::: DATA BLOCK :::
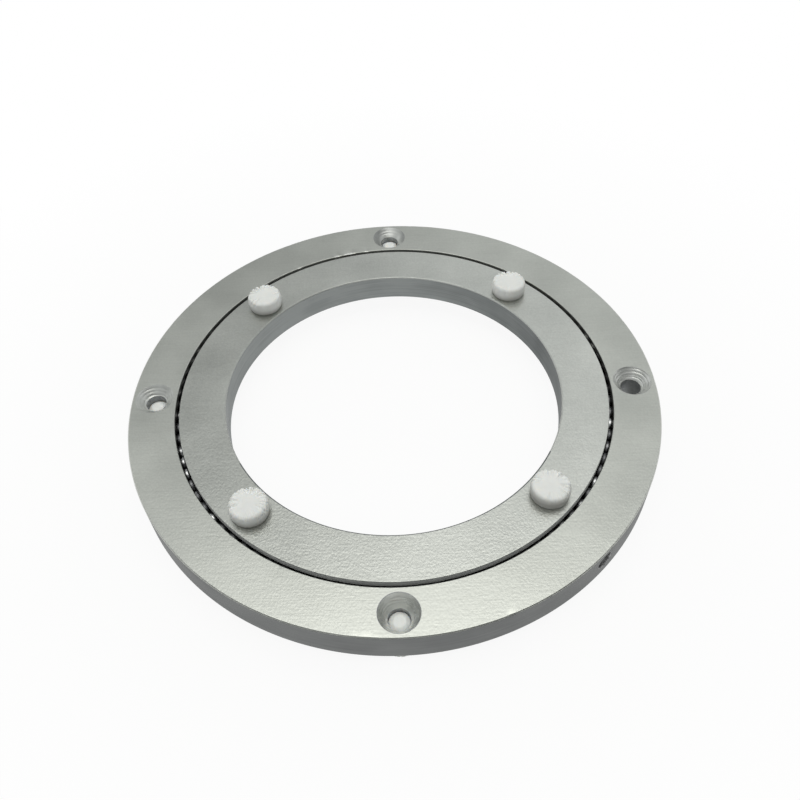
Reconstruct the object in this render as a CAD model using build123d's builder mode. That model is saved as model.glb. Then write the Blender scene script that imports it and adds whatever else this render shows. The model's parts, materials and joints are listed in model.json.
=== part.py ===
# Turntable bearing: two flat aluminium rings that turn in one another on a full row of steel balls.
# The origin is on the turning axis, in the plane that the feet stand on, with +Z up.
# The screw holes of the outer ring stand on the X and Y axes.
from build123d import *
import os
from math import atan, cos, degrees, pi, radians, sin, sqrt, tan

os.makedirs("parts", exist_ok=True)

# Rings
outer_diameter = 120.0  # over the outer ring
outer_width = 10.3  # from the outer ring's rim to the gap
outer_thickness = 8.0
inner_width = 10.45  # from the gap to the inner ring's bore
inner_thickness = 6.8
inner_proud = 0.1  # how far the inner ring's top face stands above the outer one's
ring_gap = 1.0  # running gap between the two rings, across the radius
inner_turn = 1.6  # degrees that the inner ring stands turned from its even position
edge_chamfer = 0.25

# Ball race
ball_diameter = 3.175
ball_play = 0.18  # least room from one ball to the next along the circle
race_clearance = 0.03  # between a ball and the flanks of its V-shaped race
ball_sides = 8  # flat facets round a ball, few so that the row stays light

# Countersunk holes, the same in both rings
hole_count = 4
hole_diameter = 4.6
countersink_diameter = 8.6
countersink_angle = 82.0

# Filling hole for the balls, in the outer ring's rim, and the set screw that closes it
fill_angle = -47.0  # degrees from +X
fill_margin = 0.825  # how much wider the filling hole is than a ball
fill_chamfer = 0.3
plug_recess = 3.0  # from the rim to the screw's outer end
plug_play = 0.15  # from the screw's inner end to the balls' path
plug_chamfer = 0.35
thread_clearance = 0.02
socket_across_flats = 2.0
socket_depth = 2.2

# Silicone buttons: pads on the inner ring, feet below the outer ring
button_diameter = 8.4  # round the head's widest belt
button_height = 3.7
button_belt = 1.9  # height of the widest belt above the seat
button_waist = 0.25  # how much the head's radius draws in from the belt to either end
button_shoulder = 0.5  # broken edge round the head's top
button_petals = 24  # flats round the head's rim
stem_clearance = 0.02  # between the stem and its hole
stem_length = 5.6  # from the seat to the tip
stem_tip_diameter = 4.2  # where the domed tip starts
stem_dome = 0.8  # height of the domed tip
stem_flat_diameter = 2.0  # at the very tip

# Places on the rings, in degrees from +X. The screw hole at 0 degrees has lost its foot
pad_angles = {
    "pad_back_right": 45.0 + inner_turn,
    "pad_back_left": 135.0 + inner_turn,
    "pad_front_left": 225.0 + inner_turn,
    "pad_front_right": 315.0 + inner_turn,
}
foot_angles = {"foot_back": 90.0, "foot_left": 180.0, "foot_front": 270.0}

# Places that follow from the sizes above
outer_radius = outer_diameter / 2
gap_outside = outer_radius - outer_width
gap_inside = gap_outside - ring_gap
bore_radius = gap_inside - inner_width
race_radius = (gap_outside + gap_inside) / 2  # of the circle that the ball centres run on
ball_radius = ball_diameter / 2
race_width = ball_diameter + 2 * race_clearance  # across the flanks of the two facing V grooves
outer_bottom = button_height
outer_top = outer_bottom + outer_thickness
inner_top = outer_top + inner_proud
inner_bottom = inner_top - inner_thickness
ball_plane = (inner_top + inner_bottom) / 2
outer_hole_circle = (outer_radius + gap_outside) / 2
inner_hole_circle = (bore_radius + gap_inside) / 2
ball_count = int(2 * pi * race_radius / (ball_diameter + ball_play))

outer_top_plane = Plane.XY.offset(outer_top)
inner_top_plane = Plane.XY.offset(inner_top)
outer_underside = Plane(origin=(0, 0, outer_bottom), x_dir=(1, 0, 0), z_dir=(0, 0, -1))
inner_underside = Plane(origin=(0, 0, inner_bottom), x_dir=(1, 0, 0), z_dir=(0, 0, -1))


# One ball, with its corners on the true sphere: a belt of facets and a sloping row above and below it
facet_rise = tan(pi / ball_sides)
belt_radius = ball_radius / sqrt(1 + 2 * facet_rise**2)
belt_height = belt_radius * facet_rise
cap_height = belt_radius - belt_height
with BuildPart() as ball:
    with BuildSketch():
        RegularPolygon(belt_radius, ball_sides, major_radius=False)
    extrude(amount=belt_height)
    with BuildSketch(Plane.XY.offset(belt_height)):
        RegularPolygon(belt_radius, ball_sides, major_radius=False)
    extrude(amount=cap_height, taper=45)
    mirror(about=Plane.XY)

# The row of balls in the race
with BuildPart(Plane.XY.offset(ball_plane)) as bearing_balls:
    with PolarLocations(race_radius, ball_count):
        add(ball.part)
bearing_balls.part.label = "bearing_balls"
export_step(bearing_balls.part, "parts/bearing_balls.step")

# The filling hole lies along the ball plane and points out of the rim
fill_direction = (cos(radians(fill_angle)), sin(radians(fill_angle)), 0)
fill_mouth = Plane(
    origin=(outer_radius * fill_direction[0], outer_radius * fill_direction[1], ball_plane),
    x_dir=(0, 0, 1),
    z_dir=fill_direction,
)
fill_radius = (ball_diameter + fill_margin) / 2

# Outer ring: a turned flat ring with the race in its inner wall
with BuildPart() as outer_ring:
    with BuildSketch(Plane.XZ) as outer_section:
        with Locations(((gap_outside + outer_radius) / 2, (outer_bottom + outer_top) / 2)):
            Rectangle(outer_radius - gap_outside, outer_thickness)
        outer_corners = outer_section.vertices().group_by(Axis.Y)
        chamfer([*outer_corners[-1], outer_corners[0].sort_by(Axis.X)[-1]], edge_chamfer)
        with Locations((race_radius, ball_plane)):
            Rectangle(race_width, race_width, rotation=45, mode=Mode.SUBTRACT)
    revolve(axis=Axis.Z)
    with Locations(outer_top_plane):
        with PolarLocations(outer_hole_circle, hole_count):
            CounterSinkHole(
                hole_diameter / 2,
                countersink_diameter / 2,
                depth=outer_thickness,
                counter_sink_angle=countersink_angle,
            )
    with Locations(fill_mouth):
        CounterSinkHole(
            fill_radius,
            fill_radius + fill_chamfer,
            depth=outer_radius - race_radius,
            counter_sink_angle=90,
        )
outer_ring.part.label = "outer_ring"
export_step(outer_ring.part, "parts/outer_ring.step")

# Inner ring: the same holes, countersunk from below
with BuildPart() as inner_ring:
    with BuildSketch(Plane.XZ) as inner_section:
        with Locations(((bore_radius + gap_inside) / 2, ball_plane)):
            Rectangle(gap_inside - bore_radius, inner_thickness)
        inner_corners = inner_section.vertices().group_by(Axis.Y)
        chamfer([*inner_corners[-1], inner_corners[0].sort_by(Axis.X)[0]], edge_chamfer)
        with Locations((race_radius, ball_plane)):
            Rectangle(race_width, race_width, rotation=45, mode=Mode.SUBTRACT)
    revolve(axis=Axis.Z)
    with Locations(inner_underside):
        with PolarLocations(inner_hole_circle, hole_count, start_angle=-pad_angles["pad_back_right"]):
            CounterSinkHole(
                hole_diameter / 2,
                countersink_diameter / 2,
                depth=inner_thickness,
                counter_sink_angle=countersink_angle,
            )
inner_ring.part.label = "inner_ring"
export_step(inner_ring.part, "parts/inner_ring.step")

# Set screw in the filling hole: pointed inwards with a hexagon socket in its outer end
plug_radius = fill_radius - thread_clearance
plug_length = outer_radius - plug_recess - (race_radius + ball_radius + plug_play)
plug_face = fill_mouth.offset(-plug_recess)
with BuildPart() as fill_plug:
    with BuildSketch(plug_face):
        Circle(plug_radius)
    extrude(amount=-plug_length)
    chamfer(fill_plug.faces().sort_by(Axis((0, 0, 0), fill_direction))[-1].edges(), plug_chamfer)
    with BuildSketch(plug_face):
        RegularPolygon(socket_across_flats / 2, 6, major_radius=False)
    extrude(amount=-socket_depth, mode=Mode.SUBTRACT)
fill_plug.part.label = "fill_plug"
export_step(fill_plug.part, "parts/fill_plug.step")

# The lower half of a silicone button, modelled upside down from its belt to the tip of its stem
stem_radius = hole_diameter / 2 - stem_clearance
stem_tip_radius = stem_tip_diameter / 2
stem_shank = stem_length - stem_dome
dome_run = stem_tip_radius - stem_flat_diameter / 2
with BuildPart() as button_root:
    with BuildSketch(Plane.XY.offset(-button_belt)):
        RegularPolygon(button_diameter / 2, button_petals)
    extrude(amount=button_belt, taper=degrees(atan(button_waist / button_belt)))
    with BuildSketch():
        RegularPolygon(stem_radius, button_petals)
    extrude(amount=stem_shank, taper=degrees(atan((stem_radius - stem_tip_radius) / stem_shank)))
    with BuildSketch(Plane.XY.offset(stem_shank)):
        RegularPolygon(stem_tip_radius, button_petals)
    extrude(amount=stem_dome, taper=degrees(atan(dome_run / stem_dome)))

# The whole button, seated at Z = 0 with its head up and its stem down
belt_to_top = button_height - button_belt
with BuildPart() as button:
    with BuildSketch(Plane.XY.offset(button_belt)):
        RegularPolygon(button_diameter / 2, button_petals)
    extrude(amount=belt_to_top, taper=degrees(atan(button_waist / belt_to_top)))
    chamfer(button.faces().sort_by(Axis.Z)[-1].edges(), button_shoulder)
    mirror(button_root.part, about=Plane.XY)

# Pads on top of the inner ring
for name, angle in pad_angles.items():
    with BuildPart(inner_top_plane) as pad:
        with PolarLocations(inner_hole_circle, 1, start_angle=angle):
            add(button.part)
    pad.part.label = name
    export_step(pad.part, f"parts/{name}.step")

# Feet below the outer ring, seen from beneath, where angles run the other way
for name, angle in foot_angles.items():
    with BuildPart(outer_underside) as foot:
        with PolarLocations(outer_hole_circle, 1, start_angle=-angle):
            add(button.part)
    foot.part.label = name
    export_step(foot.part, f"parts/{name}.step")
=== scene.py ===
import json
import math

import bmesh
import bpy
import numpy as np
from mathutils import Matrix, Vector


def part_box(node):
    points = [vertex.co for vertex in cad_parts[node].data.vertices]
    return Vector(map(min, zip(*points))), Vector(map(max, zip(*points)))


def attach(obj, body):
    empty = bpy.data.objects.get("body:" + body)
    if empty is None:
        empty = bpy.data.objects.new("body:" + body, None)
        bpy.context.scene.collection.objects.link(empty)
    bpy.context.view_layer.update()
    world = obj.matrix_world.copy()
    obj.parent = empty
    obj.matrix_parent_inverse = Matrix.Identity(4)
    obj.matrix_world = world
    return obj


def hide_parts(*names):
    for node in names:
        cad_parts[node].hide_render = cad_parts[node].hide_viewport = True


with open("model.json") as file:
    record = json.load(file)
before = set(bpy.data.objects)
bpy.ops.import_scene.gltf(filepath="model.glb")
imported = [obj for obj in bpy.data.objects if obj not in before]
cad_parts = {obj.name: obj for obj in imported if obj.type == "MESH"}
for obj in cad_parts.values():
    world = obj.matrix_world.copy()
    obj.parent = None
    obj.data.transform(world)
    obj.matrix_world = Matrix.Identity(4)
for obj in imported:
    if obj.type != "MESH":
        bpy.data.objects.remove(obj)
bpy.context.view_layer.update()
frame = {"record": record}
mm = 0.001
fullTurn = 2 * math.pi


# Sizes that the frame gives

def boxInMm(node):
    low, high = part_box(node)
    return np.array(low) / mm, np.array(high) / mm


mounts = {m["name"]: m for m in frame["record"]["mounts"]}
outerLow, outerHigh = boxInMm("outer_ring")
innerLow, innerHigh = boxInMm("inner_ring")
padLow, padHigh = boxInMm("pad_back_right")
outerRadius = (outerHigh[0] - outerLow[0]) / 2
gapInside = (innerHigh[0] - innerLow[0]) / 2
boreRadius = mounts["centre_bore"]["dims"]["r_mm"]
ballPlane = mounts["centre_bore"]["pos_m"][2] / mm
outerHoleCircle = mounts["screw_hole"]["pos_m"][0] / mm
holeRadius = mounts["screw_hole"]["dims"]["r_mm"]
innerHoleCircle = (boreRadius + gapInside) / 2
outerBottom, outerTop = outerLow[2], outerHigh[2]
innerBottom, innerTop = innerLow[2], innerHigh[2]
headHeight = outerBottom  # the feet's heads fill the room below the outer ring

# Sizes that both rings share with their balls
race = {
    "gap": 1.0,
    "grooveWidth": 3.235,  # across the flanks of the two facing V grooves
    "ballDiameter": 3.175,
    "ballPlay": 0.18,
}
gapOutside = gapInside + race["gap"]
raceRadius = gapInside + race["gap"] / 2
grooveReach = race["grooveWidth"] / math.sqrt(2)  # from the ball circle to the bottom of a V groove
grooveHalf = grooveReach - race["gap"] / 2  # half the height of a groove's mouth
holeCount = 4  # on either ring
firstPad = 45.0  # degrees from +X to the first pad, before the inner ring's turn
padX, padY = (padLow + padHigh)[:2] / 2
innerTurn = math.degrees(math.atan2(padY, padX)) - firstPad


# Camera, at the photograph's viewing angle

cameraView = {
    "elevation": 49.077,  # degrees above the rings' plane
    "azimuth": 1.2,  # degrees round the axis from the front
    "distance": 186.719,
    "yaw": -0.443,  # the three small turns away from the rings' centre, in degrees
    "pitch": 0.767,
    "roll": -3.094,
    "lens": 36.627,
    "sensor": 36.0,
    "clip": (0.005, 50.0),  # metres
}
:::
* _STATED TASK_: From the material above, count the lines that include "record" and give only the total.

* _FINISHED EXERCISE_: 3